→ **Task requirements**: Please print all of the material below, word for word.
— begin —
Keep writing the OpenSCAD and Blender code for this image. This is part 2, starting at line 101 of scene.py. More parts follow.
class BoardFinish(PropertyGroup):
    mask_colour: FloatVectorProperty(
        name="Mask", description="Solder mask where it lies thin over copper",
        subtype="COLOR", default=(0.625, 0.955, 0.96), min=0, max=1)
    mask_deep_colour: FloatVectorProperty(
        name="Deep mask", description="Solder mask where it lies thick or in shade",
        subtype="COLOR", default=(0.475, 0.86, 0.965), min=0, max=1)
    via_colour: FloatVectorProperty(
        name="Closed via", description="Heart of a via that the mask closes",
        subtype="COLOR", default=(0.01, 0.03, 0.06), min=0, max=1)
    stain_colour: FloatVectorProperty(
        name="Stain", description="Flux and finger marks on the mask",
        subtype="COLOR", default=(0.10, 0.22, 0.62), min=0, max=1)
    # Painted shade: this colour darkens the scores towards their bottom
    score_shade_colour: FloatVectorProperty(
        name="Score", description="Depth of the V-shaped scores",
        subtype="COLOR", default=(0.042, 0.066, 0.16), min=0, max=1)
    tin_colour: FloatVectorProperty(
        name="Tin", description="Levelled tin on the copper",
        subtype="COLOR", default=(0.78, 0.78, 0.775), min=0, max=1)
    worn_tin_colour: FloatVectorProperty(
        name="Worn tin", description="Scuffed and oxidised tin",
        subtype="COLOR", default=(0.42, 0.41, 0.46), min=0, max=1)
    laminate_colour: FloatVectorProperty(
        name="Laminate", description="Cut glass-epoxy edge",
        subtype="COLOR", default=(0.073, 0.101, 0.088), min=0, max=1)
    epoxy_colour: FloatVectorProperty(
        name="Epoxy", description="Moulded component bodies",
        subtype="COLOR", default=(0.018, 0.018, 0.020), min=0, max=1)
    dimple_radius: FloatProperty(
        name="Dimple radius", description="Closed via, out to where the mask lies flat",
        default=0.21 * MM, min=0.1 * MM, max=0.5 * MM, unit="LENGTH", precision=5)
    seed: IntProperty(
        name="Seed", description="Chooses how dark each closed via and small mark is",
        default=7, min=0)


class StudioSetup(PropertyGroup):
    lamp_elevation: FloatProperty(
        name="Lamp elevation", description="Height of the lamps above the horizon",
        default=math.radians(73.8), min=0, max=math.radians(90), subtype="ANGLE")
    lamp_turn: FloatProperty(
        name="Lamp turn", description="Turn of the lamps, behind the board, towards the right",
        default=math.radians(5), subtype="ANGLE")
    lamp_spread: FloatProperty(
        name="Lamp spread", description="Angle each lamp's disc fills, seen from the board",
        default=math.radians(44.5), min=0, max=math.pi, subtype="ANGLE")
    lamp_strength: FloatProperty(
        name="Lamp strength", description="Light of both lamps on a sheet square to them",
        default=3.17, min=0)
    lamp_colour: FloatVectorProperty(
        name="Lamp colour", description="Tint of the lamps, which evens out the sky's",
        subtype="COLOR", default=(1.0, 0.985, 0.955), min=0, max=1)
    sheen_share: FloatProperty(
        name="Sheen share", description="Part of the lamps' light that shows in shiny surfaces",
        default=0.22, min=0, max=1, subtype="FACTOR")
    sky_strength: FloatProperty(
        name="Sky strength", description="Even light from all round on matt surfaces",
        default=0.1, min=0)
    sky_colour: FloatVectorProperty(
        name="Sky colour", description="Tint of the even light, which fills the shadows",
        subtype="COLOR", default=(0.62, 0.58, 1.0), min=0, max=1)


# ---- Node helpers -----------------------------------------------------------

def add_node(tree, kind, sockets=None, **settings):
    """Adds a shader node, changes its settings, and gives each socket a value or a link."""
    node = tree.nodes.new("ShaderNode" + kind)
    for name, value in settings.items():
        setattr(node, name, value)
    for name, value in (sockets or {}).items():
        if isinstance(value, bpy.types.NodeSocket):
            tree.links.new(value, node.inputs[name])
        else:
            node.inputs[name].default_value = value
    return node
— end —
→ **Exercise result**:
Keep writing the OpenSCAD and Blender code for this image. This is part 2, starting at line 101 of scene.py. More parts follow.
class BoardFinish(PropertyGroup):
    mask_colour: FloatVectorProperty(
        name="Mask", description="Solder mask where it lies thin over copper",
        subtype="COLOR", default=(0.625, 0.955, 0.96), min=0, max=1)
    mask_deep_colour: FloatVectorProperty(
        name="Deep mask", description="Solder mask where it lies thick or in shade",
        subtype="COLOR", default=(0.475, 0.86, 0.965), min=0, max=1)
    via_colour: FloatVectorProperty(
        name="Closed via", description="Heart of a via that the mask closes",
        subtype="COLOR", default=(0.01, 0.03, 0.06), min=0, max=1)
    stain_colour: FloatVectorProperty(
        name="Stain", description="Flux and finger marks on the mask",
        subtype="COLOR", default=(0.10, 0.22, 0.62), min=0, max=1)
    # Painted shade: this colour darkens the scores towards their bottom
    score_shade_colour: FloatVectorProperty(
        name="Score", description="Depth of the V-shaped scores",
        subtype="COLOR", default=(0.042, 0.066, 0.16), min=0, max=1)
    tin_colour: FloatVectorProperty(
        name="Tin", description="Levelled tin on the copper",
        subtype="COLOR", default=(0.78, 0.78, 0.775), min=0, max=1)
    worn_tin_colour: FloatVectorProperty(
        name="Worn tin", description="Scuffed and oxidised tin",
        subtype="COLOR", default=(0.42, 0.41, 0.46), min=0, max=1)
    laminate_colour: FloatVectorProperty(
        name="Laminate", description="Cut glass-epoxy edge",
        subtype="COLOR", default=(0.073, 0.101, 0.088), min=0, max=1)
    epoxy_colour: FloatVectorProperty(
        name="Epoxy", description="Moulded component bodies",
        subtype="COLOR", default=(0.018, 0.018, 0.020), min=0, max=1)
    dimple_radius: FloatProperty(
        name="Dimple radius", description="Closed via, out to where the mask lies flat",
        default=0.21 * MM, min=0.1 * MM, max=0.5 * MM, unit="LENGTH", precision=5)
    seed: IntProperty(
        name="Seed", description="Chooses how dark each closed via and small mark is",
        default=7, min=0)


class StudioSetup(PropertyGroup):
    lamp_elevation: FloatProperty(
        name="Lamp elevation", description="Height of the lamps above the horizon",
        default=math.radians(73.8), min=0, max=math.radians(90), subtype="ANGLE")
    lamp_turn: FloatProperty(
        name="Lamp turn", description="Turn of the lamps, behind the board, towards the right",
        default=math.radians(5), subtype="ANGLE")
    lamp_spread: FloatProperty(
        name="Lamp spread", description="Angle each lamp's disc fills, seen from the board",
        default=math.radians(44.5), min=0, max=math.pi, subtype="ANGLE")
    lamp_strength: FloatProperty(
        name="Lamp strength", description="Light of both lamps on a sheet square to them",
        default=3.17, min=0)
    lamp_colour: FloatVectorProperty(
        name="Lamp colour", description="Tint of the lamps, which evens out the sky's",
        subtype="COLOR", default=(1.0, 0.985, 0.955), min=0, max=1)
    sheen_share: FloatProperty(
        name="Sheen share", description="Part of the lamps' light that shows in shiny surfaces",
        default=0.22, min=0, max=1, subtype="FACTOR")
    sky_strength: FloatProperty(
        name="Sky strength", description="Even light from all round on matt surfaces",
        default=0.1, min=0)
    sky_colour: FloatVectorProperty(
        name="Sky colour", description="Tint of the even light, which fills the shadows",
        subtype="COLOR", default=(0.62, 0.58, 1.0), min=0, max=1)


# ---- Node helpers -----------------------------------------------------------

def add_node(tree, kind, sockets=None, **settings):
    """Adds a shader node, changes its settings, and gives each socket a value or a link."""
    node = tree.nodes.new("ShaderNode" + kind)
    for name, value in settings.items():
        setattr(node, name, value)
    for name, value in (sockets or {}).items():
        if isinstance(value, bpy.types.NodeSocket):
            tree.links.new(value, node.inputs[name])
        else:
            node.inputs[name].default_value = value
    return node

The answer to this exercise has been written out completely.